On the other hand, someone with a storygame mentality (or maybe this is more of a Forge mentality) would would say that those players are now playing a different game, because that tradition sees the “game” as the mechanics by which you interact with the content. To this group, the particular kinds of choices and twists delivered by the rules is paramount, while the content is a servant to that.

I feel like this is the core of the mutual incomprehension I see between the two camps when they talk about each other’s work.

9 Comments

  1. William B

    If you switch mid-campaign from D&D rules to PbtA rules, it would be a stretch to say you’re still playing the same game. Fear Of A Black Dragon play OSR adventures with story game rules – you’d give rules precedence in that instance I think, in terms of the play experience. But it seems a very conservative position on the part of some commentators to say you need a system that works like machinery – if I push button X I will get result Y – before you can claim to have designed a successful game.

  2. Steve

    I would say the rules matter more, because of the things I read on the Alexandrian.
    I really liked his article on how Vampire The Masquerade tried to be about self reflection and psychological horror but becomes “katanas and trenchcoats” in play because the rules dont support the central theme, even though the content does.

    Link:
    https://thealexandrian.net/wordpress/43510/roleplaying-games/game-structures-addendum-katanas-trenchcoats

  3. Andreas Habicher

    I disagree. The line you describe exists, although I do not see it between OSR and storygames. There are a good number of storygamers who change rules and still play the same game. It is a question of individual gamers, some of whom ascribe utmost importance to the rules, while others see them as a vehicle to the desired outcome of helping to referee.
    Case in point: FATE, by many already considered a storygame, and certainly by no-one as an OSR game, blatantly states as their number 1 golden rule: “Decide what you want to do first and worry about the rules later.”

  4. Olobsok

    I feel like this has been stewing in my own mind of late.

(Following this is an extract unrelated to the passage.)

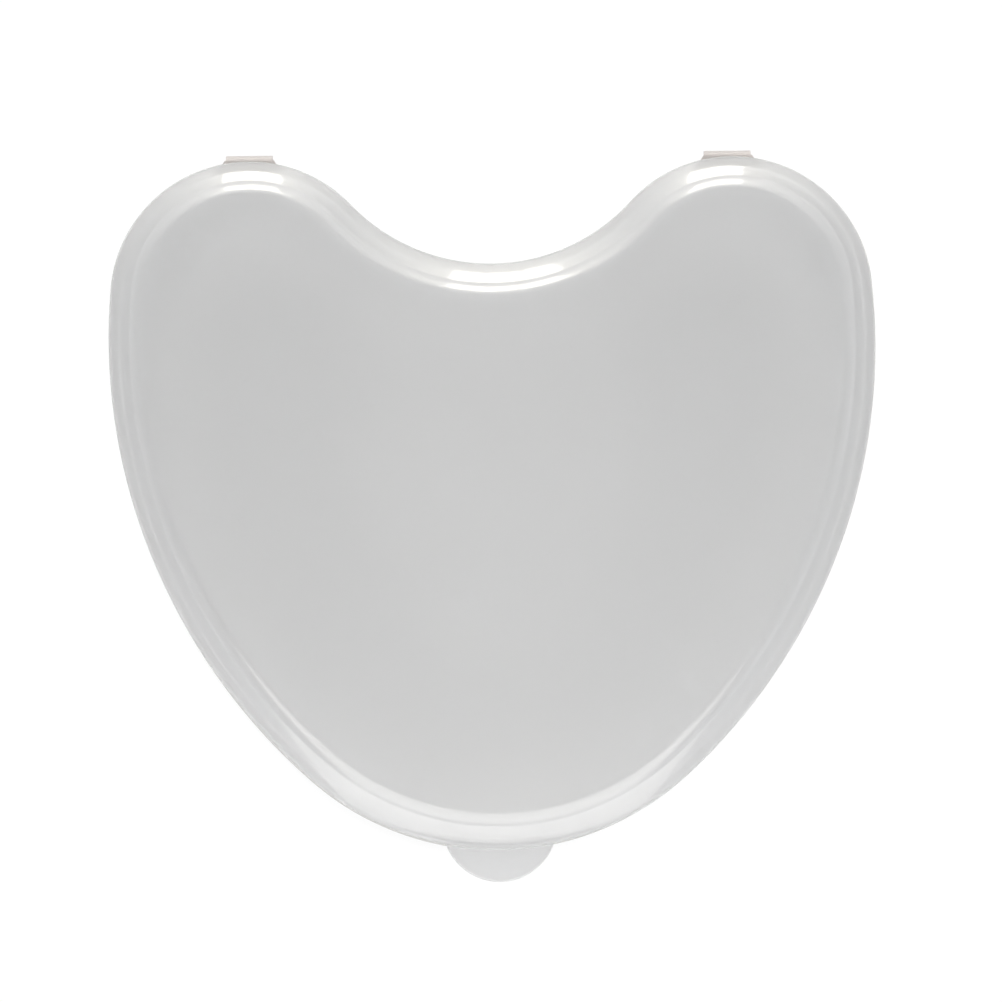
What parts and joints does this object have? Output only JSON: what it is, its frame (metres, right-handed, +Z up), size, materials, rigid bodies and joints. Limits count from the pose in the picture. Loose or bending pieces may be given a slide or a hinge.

    The recent first look of the UVG by Adam Koebel (Co-designer of Dungeon World) really highlights this viewpoint to me. If you watch it, he’s pretty harsh on how it presents the SEACAT system embedded within, in a way that really highlights this mindset to me. For him, the thing he cares most about are the *systems*, and he even says at one point something along the lines of “I don’t really need all the setting stuff, that’s the stuff I can make up on my own”, as if to him the game *IS* the systems to communicate the setting.

    This is entirely opposite to my understanding of the “OSR” mindset. The game *IS* the setting, the dungeon, the characters, the adventure. That’s the stuff we play for. The systems that describe that? Well “I don’t really need all the systems stuff, that stuff I can make up on my own”.

    Interestingly, looking back now, I recently finished up a long running OSR campaign within which exactly the scenario you described happened, we swapped systems a couple times. In conversations with my players that arose when this topic came up, everyone brushed it off as not a big deal, except one player… That one player would talk about all the ways their character was different now after the change in system. I hadn’t really considered why that was such a big deal to them until I literally type this out, but they are the one player in my group who’s other RPG experience is in Powered by the Apocalypse games. Huh. Anecdotal evidence? Certainly. Buts interesting.

  5. Jesse G.

    The way I would look at things is that a game’s content will define a party’s goals. While a system will define it’s success/failure in reaching those goals.

    So to some extent, yes, you can switch the system and things will largely be the same. If the setting is a generic fantasy world and the party is out to kill dragons switching from an OSR system to 5th edition will still keep the party’s goals intact. They’ll have race/classes open to play as their players and probably just die less when switching to 5th edition.

    However, if you switch to some kind of story game system where combat is suddenly not really part of the game, either explicitly where there are no rules for it, or implicitly where it makes success or failure irrelevant or impossible, then the players are going to have to probably come up with new goals, possibly even switch to a different setting. If a setting has tons of dragon lair content and is mostly about killing dragons then why even use it if the game is suddenly about diplomacy and court intrigue and the players never leave the castle?

    I would say that most rule systems are broad enough that if you switch the system that most goals the party has in the setting will still be achievable and carry an element of risk. I think this goes a bit more so for D&D systems and all it’s derivatives as they tend to have a core engine that can be used to resolve pretty much anything, albeit in a very rudimentary way. Storygames, although I don’t have much experience with them, I find to be a bit more constricting as many tend to be developed to enforce certain setting goals and so make certain actions impossible or lack rules for those actions. The worst games, I find, are the ones were the rules actively contradict the goals of the setting essentially making the goals the setting suggest impossible with the rule set they provide.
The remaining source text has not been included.